Regulatory compliance under Basel III can often feel overwhelming due to its complex requirements for banks and financial institutions. As organizations scale, manual processes break down, increasing the risk of human error and non-compliance. Automation, specifically tailored to Basel III frameworks, plays a critical role in building efficient workflows and avoiding penalties.
In this post, we’ll explain how automating Basel III compliance workflows can help streamline processes, reduce risk, and increase operational efficiency.
Why Basel III Compliance Demands Automation
Basel III introduced several stringent rules for the global banking system.
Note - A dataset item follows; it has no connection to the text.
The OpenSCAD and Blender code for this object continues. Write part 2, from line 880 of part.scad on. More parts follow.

These rules revolve around maintaining adequate capital reserves, mitigating market risks, and improving liquidity metrics. While these goals aim to foster financial stability, meeting them manually creates serious challenges:
- High Data Volume: Basel III requires precise calculations for metrics like Liquidity Coverage Ratio (LCR) and Net Stable Funding Ratio (NSFR). Tracking and validating enormous datasets is prone to errors.
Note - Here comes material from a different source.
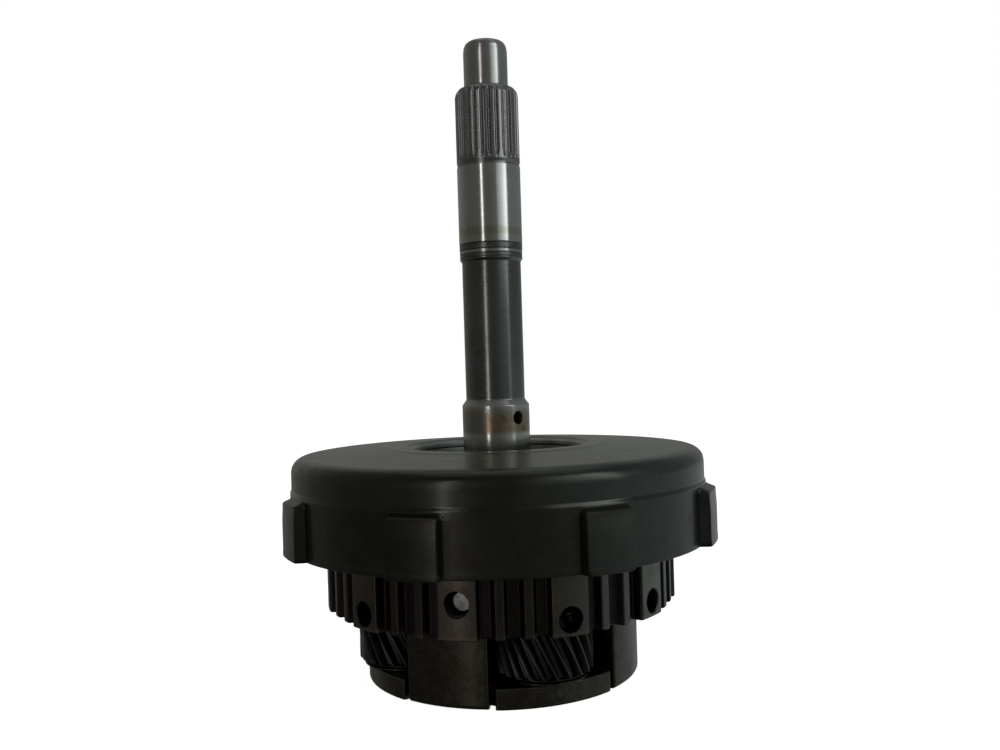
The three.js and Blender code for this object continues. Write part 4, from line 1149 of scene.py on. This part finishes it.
use(make_shaft(), "input_shaft", "shaft", "shaft_steel")
use(open_ring("shaft_seal_ring_upper_cut", 10.9, 12.15, 160.55, 162.83, 122, 480.5, 0.22, 3), "shaft_seal_ring_upper", "shaft", "seal_ring")
use(open_ring("shaft_seal_ring_lower_cut", 10.9, 12.05, 157.55, 159.04, 172, 530.5, 0.18, 3), "shaft_seal_ring_lower", "shaft", "seal_ring")
use(open_ring("sun_snap_ring_wire", 10.4, 12.6, 7.85, 9.05, 12, 348, 0.25, 3), "sun_snap_ring", "shaft", "bearing_steel")


# ------------------------------------------------------------------ stage
def floor():
    me = bpy.data.meshes.new("floor")
    s = 6.0
    me.from_pydata([(-s, -s, 0), (s, -s, 0), (s, s, 0), (-s, s, 0)], [], [(0, 1, 2, 3)])
    ob = bpy.data.objects.new("floor", me)
    bpy.context.scene.collection.objects.link(ob)
    m = bpy.data.materials.new("floor_paper")
    m.use_nodes = True
    b = m.node_tree.nodes["Principled BSDF"]
    b.inputs["Base Color"].default_value = (0.86, 0.86, 0.85, 1)
    b.inputs["Roughness"].default_value = 0.9
    b.inputs["Specular IOR Level"].default_value = 0.0
    b.inputs["Emission Color"].default_value = (1, 1, 1, 1)
    b.inputs["Emission Strength"].default_value = 0.93
    me.materials.append(m)
    ob.visible_glossy = False
    ob.visible_diffuse = False
    ob.visible_shadow = False
    return ob


floor()


def area(name, az, dist, z0, z1, width, radiance, color=(1, 1, 1), aim=0.12):
    """Upright panel of light at a plan angle, facing the axis."""
    L = bpy.data.lights.new(name, "AREA")
    L.shape = "RECTANGLE"
    L.size = width
    L.size_y = z1 - z0
    L.energy = radiance * 4 * width * (z1 - z0)
    L.color = color
    ob = bpy.data.objects.new(name, L)
    bpy.context.scene.collection.objects.link(ob)
    a = math.radians(az)
    pos = Vector((dist * math.sin(a), -dist * math.cos(a), (z0 + z1) / 2))
    ob.location = pos
    d = Vector((-pos.x, -pos.y, 0))
    ob.rotation_mode = "QUATERNION"
    ob.rotation_quaternion = d.to_track_quat("-Z", "Y")
    ob.visible_camera = False
    return ob


area("window_strip", -27, 1.0, -0.06, 0.80, 0.09, 2.4, (1.0, 0.99, 0.96))
area("window_strip_low", -27, 1.0, -0.42, -0.06, 0.09, 0.75, (1.0, 0.97, 0.92))
# one tall window whose light grows towards its far side
for k, (a0, a1, lum) in enumerate(((27, 33, 0.26), (33, 39, 0.40), (39, 45, 0.56), (45, 51, 0.80), (51, 57, 1.15), (57, 66, 1.50))):
    area(f"window_pane_{k + 1}", (a0 + a1) / 2, 1.1, 0.27, 1.1, 2 * 1.1 * math.tan(math.radians(a1 - a0) / 2), lum, (0.94, 1.0, 0.97))
area("door_edge", 62, 1.0, 0.0, 0.27, 0.04, 1.2, (0.95, 1.0, 0.98))

top = bpy.data.lights.new("ceiling_soft", "AREA")
top.shape = "RECTANGLE"
top.size, top.size_y = 1.4, 1.0
top.energy = 0.22 * 4 * 1.4
top.color = (0.97, 1.0, 0.98)
topo = bpy.data.objects.new("ceiling_soft", top)
bpy.context.scene.collection.objects.link(topo)
topo.location = (0.1, 0.1, 1.5)
topo.visible_camera = False


def world():
    w = bpy.data.worlds.new("room")
    bpy.context.scene.world = w
    w.use_nodes = True
    t = w.node_tree
    t.nodes.clear()
    out = t.nodes.new("ShaderNodeOutputWorld")
    tc = t.nodes.new("ShaderNodeTexCoord")

    def dot(v):
        n = t.nodes.new("ShaderNodeVectorMath")
        n.operation = "DOT_PRODUCT"
        t.links.new(tc.outputs["Generated"], n.inputs[0])
        n.inputs[1].default_value = v
        return n.outputs["Value"]

    def mapr(v, a, b, c, d):
        n = t.nodes.new("ShaderNodeMapRange")
        n.interpolation_type = "SMOOTHSTEP"
        t.links.new(v, n.inputs[0])
        for i, u in enumerate((a, b, c, d)):
            n.inputs[i + 1].default_value = u
        return n.outputs[0]

    def m(op, a, b):
        n = t.nodes.new("ShaderNodeMath")
        n.operation = op
        for i, u in enumerate((a, b)):
            if hasattr(u, "is_output"):
                t.links.new(u, n.inputs[i])
            else:
                n.inputs[i].default_value = u
        return n.outputs[0]

    side = mapr(dot((1, 0, 0)), -0.2, 0.8, 0.0, 1.0)
    back = mapr(dot((0, 1, 0)), -0.2, 0.9, 0.0, 1.0)
    level = m("ADD", m("ADD", 0.115, m("MULTIPLY", side, m("MULTIPLY", m("SUBTRACT", 1.0, back), 0.09))), m("MULTIPLY", back, 0.10))
    down = mapr(dot((0, 0, 1)), -0.45, 0.0, 0.45, 1.0)
    level = m("MULTIPLY", level, down)
    low = mapr(dot((0, 0, 1)), 0.02, -0.10, 0.0, 1.0)
    level = m("ADD", level, m("MULTIPLY", m("MULTIPLY", low, mapr(dot((0.92, 0.38, 0)), 0.1, 0.9, 0.0, 1.0)), 0.20))
    mix = t.nodes.new("ShaderNodeMix")
    mix.data_type = "RGBA"
    t.links.new(side, mix.inputs[0])
    mix.inputs[6].default_value = (1.0, 0.98, 0.90, 1)
    mix.inputs[7].default_value = (0.90, 1.0, 0.97, 1)
    dark = t.nodes.new("ShaderNodeBackground")
    t.links.new(mix.outputs[2], dark.inputs["Color"])
    t.links.new(level, dark.inputs["Strength"])
    white = t.nodes.new("ShaderNodeBackground")
    white.inputs["Color"].default_value = (1, 1, 1, 1)
    white.inputs["Strength"].default_value = 1.0
    lp = t.nodes.new("ShaderNodeLightPath")
    ms = t.nodes.new("ShaderNodeMixShader")
    t.links.new(lp.outputs["Is Camera Ray"], ms.inputs[0])
    t.links.new(dark.outputs[0], ms.inputs[1])
    t.links.new(white.outputs[0], ms.inputs[2])
    t.links.new(ms.outputs[0], out.inputs["Surface"])


world()


def camera():
    pitch, roll, yaw = 0.008237, 0.030738, 0.005716
    fwd = Vector((math.sin(yaw) * math.cos(pitch), math.cos(yaw) * math.cos(pitch), -math.sin(pitch)))
    right = Vector((math.cos(yaw), -math.sin(yaw), 0))
    down = fwd.cross(right)
    if down.z > 0:
        down = -down
    r = math.cos(roll) * right + math.sin(roll) * down
    d = -math.sin(roll) * right + math.cos(roll) * down
    cam = bpy.data.cameras.new("camera")
    cam.lens = 979.88 / 1000 * 36.0
    cam.sensor_width = 36.0
    cam.sensor_fit = "HORIZONTAL"
    cam.shift_x = -0.00045
    cam.clip_start, cam.clip_end = 0.01, 50
    ob = bpy.data.objects.new("camera", cam)
    bpy.context.scene.collection.objects.link(ob)
    m = Matrix.Identity(4)
    for k, v in enumerate((r, -d, -fwd)):
        for j in range(3):
            m[j][k] = v[j]
    m.translation = Vector((0, -0.37992, 0.11566))
    ob.matrix_world = m
    bpy.context.scene.camera = ob


camera()
bpy.context.scene.view_settings.view_transform = "Standard"
bpy.context.scene.view_settings.look = "None"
- Complex Scenarios: Manual compliance workflows struggle to handle stress testing or predicting impacts of adverse market scenarios, which Basel III demands regularly.
- Frequent Updates: Regulations evolve. Keeping processes updated without workflow automation leads to inefficiencies and missed regulatory deadlines.
Automation addresses these inefficiencies by enabling smooth data integration, consistent processes, and reliable reporting.
Benefits of Automating Basel III Compliance
Workflow automation for Basel III compliance simplifies and enhances key areas of operation.
1. Centralized Data Management
Automated systems can bring together data from siloed systems, which is crucial for Basel III compliance. This centralization ensures that your calculations for key metrics, like risk-weighted assets, are accurate and accessible across teams.
2. Real-Time Insights
Automation tools provide real-time dashboards with alerts for risk thresholds, ensuring immediate action when something goes out of range. For example, rather than waiting for periodic manual audits, automation ensures ongoing monitoring of capital adequacy ratios.
3. Regulatory Reporting
Reports like those required for LCR and NSFR compliance are complex and repetitive. Automation ensures reports are both accurate and formatted as per regulatory requirements, significantly reducing the time spent on manual corrections.